_AIM_. Locate all lines with the word "that" and copy them out.

Rows from an object dataset:
***
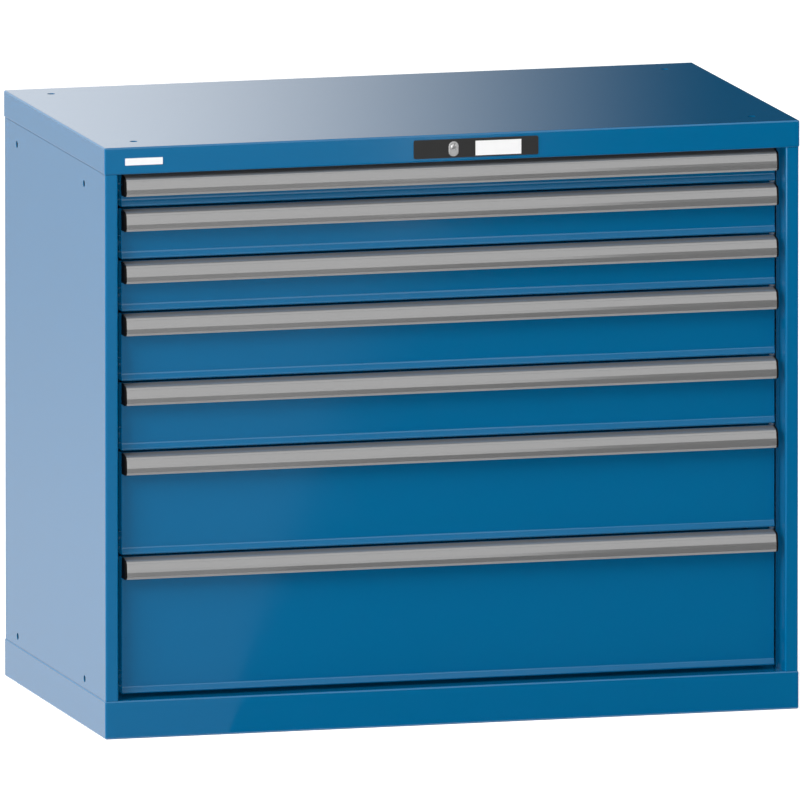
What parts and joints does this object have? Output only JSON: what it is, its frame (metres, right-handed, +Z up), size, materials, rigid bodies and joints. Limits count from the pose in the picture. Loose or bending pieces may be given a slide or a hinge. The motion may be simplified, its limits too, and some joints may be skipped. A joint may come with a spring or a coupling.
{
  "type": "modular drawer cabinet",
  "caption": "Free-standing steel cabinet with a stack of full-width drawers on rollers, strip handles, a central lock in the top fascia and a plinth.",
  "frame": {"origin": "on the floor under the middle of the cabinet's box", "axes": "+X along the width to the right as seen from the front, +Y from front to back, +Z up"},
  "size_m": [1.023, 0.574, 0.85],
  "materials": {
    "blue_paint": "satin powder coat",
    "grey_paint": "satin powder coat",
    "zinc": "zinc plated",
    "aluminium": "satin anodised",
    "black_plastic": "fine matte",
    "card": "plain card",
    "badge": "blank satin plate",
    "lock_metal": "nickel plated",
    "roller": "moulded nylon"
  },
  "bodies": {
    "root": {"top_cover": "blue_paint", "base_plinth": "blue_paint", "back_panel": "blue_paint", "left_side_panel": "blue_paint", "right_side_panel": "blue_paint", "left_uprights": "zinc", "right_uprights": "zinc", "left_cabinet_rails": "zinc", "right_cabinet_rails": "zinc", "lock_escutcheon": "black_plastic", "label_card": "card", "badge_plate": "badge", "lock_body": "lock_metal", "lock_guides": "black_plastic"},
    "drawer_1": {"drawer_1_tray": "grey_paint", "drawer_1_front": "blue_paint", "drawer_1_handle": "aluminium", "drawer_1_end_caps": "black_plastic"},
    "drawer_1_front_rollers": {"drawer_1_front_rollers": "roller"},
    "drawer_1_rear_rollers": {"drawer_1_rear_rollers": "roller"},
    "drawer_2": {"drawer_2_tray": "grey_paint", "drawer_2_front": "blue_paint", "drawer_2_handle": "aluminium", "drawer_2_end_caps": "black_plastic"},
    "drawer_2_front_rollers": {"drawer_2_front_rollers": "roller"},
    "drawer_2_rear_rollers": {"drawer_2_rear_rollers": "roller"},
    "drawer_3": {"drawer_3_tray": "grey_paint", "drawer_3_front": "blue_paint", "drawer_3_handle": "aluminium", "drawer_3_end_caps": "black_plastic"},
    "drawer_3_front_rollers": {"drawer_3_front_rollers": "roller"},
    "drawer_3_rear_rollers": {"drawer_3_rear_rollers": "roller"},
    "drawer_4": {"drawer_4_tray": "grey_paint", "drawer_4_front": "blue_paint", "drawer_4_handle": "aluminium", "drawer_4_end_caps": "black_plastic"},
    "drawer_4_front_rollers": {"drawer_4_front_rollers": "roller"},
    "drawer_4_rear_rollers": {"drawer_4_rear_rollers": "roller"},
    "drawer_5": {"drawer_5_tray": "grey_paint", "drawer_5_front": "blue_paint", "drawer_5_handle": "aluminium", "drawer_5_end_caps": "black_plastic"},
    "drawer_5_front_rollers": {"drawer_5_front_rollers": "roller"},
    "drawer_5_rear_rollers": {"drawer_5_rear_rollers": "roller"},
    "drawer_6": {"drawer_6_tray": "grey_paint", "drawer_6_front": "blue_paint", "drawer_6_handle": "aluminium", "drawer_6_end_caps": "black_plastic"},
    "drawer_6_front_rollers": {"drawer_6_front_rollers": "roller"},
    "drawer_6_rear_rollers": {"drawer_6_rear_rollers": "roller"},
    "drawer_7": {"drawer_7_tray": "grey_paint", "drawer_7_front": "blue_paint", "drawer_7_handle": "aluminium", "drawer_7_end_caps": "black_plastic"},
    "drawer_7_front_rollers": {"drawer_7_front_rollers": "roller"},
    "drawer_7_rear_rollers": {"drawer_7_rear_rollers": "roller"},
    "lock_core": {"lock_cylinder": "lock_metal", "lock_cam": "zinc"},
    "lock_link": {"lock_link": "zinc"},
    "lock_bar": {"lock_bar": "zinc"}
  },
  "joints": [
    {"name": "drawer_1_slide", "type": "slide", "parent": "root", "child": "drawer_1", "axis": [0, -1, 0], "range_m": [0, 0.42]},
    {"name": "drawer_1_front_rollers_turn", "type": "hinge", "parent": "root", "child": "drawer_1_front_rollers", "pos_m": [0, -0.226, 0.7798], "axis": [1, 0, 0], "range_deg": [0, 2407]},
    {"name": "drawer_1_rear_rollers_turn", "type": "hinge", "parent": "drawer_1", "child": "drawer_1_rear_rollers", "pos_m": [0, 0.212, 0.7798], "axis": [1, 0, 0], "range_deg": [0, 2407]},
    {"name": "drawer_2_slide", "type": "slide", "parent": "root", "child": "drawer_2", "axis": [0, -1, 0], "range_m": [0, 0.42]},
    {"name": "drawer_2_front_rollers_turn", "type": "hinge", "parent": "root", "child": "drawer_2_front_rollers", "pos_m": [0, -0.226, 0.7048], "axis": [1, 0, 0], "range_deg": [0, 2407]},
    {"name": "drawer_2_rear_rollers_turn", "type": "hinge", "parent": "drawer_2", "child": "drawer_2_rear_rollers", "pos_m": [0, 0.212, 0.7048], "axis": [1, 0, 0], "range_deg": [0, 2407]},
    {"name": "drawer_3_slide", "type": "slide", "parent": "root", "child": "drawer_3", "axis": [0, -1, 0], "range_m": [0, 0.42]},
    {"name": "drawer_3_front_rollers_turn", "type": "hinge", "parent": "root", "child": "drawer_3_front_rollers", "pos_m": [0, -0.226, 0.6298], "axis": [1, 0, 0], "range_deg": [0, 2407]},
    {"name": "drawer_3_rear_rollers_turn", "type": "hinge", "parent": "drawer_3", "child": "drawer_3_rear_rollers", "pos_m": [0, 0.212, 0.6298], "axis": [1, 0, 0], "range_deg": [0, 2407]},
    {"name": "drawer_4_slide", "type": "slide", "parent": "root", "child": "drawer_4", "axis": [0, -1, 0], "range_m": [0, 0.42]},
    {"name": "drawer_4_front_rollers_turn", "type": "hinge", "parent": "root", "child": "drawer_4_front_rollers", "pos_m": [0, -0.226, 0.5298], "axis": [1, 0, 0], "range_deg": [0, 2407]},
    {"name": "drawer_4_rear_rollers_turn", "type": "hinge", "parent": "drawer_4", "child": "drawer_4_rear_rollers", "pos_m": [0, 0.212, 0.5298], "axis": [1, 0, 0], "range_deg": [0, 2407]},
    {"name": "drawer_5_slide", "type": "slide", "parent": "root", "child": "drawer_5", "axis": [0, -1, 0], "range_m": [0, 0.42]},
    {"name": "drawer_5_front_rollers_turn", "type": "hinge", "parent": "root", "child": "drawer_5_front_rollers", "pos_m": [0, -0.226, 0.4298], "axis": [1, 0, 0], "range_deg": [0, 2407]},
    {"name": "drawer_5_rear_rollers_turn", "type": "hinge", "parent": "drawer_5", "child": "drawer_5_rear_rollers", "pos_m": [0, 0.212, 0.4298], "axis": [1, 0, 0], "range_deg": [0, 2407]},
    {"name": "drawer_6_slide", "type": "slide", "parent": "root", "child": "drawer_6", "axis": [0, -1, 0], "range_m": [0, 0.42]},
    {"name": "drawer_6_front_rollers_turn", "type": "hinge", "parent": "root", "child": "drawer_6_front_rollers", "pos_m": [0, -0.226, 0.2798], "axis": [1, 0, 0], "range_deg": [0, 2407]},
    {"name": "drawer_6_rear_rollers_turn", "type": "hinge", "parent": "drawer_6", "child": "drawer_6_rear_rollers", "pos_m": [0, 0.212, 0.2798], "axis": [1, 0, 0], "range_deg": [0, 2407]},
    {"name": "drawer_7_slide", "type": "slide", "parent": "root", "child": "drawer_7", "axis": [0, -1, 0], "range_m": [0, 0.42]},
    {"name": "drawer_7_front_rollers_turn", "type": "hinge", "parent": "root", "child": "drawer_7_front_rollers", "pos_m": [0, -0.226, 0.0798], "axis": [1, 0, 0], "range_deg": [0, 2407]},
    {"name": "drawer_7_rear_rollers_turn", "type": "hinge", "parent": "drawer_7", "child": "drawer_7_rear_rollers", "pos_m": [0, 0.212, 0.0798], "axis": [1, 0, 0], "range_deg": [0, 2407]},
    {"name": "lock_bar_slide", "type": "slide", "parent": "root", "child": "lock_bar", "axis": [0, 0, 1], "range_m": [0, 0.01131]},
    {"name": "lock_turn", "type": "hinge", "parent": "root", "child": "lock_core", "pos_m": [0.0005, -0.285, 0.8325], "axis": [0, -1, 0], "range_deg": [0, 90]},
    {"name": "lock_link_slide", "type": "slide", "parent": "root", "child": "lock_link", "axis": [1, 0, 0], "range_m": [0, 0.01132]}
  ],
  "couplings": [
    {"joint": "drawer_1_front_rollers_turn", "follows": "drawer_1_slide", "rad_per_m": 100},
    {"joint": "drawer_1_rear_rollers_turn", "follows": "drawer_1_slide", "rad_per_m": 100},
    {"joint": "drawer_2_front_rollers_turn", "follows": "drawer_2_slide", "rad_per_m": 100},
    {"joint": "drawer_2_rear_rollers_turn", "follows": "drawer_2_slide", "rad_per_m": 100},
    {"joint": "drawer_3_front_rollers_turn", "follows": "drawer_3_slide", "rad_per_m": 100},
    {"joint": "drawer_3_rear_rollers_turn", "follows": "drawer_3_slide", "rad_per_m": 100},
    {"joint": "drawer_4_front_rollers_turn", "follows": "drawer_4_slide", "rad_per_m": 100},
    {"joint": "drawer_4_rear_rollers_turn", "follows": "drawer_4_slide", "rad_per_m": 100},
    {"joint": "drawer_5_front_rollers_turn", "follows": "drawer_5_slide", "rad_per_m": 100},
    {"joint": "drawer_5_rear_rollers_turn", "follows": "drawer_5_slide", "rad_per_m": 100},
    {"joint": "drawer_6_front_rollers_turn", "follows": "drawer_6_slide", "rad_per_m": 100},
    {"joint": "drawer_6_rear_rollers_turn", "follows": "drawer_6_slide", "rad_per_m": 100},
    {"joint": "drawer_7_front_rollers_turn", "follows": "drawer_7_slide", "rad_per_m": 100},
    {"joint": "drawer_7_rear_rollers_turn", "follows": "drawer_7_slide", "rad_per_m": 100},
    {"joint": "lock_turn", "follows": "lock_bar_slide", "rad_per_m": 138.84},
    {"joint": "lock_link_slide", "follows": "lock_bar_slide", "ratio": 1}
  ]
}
***
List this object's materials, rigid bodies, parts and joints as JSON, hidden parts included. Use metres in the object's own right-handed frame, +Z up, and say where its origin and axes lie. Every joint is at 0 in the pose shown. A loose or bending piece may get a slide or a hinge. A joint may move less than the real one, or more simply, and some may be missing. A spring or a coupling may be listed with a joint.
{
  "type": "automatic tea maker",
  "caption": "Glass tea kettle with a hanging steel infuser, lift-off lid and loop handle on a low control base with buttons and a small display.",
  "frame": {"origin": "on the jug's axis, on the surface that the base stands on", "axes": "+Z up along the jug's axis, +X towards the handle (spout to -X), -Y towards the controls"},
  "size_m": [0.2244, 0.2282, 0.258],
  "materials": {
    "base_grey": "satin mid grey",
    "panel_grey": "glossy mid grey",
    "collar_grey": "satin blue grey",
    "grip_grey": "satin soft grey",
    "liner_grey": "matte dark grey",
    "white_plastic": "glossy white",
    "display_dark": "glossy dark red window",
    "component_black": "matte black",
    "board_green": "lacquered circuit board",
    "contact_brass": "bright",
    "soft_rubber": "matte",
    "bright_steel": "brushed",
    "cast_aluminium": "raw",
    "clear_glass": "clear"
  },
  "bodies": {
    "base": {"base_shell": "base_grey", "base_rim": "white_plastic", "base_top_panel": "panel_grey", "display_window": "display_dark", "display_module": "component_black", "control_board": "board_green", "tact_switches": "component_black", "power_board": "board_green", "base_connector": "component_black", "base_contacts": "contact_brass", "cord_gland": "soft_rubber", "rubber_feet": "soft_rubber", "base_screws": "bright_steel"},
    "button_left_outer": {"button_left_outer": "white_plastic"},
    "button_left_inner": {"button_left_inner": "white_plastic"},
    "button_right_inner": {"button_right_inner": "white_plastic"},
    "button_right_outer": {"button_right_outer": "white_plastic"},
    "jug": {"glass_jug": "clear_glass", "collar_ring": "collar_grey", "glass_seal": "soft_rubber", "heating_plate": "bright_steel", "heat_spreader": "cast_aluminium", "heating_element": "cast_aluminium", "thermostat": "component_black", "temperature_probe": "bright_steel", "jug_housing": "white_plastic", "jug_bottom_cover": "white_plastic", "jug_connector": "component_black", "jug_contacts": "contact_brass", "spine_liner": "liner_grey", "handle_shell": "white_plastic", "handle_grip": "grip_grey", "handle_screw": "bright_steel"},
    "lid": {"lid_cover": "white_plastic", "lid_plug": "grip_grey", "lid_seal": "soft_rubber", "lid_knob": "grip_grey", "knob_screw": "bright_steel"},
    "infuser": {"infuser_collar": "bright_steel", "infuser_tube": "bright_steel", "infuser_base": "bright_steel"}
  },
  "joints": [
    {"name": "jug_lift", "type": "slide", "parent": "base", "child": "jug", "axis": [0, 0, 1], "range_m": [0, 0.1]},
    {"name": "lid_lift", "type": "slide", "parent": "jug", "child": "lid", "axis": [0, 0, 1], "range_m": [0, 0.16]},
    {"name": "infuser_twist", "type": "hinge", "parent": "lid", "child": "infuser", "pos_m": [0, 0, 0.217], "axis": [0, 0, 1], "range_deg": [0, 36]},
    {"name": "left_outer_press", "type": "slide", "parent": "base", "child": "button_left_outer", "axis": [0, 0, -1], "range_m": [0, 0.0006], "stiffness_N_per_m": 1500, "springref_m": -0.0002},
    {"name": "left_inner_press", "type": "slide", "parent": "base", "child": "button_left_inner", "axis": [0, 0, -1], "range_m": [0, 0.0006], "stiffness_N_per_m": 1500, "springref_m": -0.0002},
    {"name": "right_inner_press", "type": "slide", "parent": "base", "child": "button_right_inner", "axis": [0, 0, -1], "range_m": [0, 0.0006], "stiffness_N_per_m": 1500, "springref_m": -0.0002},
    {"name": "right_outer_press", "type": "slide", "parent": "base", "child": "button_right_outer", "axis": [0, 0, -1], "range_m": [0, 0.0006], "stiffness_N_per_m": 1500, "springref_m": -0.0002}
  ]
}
***
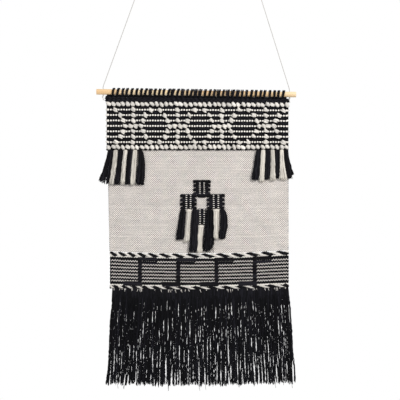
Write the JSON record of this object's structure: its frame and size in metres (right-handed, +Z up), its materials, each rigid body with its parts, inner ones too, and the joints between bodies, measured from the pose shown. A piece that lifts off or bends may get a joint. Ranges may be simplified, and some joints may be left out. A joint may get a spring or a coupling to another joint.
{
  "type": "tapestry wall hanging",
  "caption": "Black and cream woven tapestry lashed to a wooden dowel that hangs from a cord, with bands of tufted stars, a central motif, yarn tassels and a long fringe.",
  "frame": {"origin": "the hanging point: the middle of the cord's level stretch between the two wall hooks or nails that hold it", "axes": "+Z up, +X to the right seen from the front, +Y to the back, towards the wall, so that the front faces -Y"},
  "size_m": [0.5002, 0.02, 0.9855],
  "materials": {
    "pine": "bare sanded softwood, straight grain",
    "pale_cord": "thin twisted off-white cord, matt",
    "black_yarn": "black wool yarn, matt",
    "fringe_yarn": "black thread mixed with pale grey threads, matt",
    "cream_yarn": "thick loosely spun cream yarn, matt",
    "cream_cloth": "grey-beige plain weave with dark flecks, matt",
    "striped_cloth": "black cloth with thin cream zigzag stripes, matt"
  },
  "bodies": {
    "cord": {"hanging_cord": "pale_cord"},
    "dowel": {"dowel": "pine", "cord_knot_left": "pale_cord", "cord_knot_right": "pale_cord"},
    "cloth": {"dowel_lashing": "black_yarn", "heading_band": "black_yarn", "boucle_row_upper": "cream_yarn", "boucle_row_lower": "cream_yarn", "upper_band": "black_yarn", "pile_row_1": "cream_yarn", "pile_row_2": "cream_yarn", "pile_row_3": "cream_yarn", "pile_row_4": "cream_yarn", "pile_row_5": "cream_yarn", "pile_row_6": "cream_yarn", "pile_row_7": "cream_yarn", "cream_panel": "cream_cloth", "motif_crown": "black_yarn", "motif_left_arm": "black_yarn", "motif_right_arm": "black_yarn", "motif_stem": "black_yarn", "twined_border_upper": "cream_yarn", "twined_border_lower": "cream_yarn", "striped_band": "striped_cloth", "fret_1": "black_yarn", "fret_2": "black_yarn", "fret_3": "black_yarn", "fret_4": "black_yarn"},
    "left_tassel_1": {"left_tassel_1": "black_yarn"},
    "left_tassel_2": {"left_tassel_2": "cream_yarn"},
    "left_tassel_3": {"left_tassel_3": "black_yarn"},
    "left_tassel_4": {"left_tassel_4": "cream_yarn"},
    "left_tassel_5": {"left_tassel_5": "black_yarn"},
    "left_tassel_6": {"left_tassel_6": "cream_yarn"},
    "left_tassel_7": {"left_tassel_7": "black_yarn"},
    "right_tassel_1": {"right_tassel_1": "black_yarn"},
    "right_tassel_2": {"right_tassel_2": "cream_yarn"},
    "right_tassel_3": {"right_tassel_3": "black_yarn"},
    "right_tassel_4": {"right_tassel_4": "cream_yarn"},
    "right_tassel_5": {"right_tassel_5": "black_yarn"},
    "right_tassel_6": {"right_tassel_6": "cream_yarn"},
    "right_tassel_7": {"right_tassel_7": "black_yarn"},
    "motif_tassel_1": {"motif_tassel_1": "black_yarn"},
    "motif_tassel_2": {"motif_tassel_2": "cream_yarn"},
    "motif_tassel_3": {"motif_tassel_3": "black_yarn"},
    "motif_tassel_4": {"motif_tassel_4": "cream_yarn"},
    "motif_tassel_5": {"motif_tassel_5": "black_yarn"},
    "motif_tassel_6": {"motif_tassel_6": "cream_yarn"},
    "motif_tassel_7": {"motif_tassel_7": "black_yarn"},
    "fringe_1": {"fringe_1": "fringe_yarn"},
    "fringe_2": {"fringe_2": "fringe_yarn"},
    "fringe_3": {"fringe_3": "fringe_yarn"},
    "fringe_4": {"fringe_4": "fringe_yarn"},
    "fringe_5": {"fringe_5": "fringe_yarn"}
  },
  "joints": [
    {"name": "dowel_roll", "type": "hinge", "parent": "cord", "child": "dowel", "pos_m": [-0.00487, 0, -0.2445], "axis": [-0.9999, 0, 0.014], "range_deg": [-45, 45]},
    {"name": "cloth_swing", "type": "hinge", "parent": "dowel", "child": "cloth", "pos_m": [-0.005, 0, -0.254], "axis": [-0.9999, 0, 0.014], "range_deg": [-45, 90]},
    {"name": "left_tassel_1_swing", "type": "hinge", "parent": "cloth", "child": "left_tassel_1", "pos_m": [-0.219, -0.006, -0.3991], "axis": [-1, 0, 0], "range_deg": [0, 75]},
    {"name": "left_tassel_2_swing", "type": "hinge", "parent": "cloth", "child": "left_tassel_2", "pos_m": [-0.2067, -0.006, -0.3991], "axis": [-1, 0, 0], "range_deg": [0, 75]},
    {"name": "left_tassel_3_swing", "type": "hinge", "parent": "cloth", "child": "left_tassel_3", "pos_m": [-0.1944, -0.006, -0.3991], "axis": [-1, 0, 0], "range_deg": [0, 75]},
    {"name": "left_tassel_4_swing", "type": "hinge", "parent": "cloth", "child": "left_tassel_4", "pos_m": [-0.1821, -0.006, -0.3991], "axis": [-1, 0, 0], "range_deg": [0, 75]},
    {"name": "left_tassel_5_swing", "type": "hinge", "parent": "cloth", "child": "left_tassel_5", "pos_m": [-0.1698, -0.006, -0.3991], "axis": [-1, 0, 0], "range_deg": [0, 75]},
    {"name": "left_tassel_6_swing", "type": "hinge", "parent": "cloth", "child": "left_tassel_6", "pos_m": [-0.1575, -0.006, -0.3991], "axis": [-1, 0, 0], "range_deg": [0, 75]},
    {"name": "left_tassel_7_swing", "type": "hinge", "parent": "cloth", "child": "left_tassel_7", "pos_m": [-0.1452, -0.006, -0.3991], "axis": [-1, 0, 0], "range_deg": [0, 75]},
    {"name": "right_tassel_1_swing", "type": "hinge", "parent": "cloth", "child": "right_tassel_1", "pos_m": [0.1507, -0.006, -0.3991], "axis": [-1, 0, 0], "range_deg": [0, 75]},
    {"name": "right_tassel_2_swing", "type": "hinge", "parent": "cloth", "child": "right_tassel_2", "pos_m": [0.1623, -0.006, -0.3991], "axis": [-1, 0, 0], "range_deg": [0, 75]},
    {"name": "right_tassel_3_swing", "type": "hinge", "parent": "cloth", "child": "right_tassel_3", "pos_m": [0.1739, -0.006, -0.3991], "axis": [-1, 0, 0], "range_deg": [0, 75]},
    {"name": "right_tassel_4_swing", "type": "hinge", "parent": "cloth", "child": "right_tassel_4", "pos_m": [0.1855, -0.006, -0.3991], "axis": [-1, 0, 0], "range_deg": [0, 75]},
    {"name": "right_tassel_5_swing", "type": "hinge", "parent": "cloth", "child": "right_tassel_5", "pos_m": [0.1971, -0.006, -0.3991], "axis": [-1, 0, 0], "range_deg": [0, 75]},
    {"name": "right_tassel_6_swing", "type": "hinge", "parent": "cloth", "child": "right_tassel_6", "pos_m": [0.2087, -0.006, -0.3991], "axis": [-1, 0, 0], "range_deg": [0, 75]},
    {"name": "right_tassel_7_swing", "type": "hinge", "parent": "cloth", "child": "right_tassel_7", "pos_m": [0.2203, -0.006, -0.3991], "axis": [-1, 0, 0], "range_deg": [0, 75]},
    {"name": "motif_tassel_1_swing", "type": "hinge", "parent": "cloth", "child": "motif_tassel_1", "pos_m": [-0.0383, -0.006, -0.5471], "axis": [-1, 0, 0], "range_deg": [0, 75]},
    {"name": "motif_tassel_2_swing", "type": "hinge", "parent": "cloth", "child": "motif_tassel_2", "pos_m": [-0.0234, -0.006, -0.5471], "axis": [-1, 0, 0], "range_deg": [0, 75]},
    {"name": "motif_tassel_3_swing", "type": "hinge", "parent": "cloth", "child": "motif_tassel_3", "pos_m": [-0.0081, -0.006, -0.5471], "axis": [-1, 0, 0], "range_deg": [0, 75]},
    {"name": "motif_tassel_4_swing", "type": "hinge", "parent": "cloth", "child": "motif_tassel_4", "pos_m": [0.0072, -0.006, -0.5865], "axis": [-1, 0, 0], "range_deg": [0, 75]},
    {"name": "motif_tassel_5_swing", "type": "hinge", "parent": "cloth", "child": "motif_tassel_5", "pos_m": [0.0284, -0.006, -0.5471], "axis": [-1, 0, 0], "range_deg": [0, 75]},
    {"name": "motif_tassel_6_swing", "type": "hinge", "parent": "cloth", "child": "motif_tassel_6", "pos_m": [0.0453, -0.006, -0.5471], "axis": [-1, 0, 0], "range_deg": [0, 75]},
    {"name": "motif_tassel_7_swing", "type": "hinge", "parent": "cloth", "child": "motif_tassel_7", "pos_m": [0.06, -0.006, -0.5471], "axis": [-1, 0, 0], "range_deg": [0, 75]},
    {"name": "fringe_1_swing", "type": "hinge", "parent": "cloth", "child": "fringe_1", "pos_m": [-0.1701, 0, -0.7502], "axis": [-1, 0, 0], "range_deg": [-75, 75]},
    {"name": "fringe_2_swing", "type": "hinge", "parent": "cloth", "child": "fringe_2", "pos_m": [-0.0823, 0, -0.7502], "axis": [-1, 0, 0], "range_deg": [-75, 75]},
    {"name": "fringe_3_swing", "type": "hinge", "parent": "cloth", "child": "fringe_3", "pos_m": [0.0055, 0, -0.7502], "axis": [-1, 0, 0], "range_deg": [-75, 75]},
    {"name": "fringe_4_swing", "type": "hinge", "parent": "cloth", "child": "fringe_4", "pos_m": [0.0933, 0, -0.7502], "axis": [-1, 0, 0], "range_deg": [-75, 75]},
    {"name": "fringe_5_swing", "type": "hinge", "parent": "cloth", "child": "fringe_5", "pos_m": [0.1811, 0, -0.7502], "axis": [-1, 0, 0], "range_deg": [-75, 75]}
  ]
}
***
_RESPONSE TO THE TASK_.
  "frame": {"origin": "on the jug's axis, on the surface that the base stands on", "axes": "+Z up along the jug's axis, +X towards the handle (spout to -X), -Y towards the controls"},
Write the JSON record of this object's structure: its frame and size in metres (right-handed, +Z up), its materials, each rigid body with its parts, inner ones too, and the joints between bodies, measured from the pose shown. A piece that lifts off or bends may get a joint. Ranges may be simplified, and some joints may be left out. A joint may get a spring or a coupling to another joint.
  "caption": "Black and cream woven tapestry lashed to a wooden dowel that hangs from a cord, with bands of tufted stars, a central motif, yarn tassels and a long fringe.",
  "frame": {"origin": "the hanging point: the middle of the cord's level stretch between the two wall hooks or nails that hold it", "axes": "+Z up, +X to the right seen from the front, +Y to the back, towards the wall, so that the front faces -Y"},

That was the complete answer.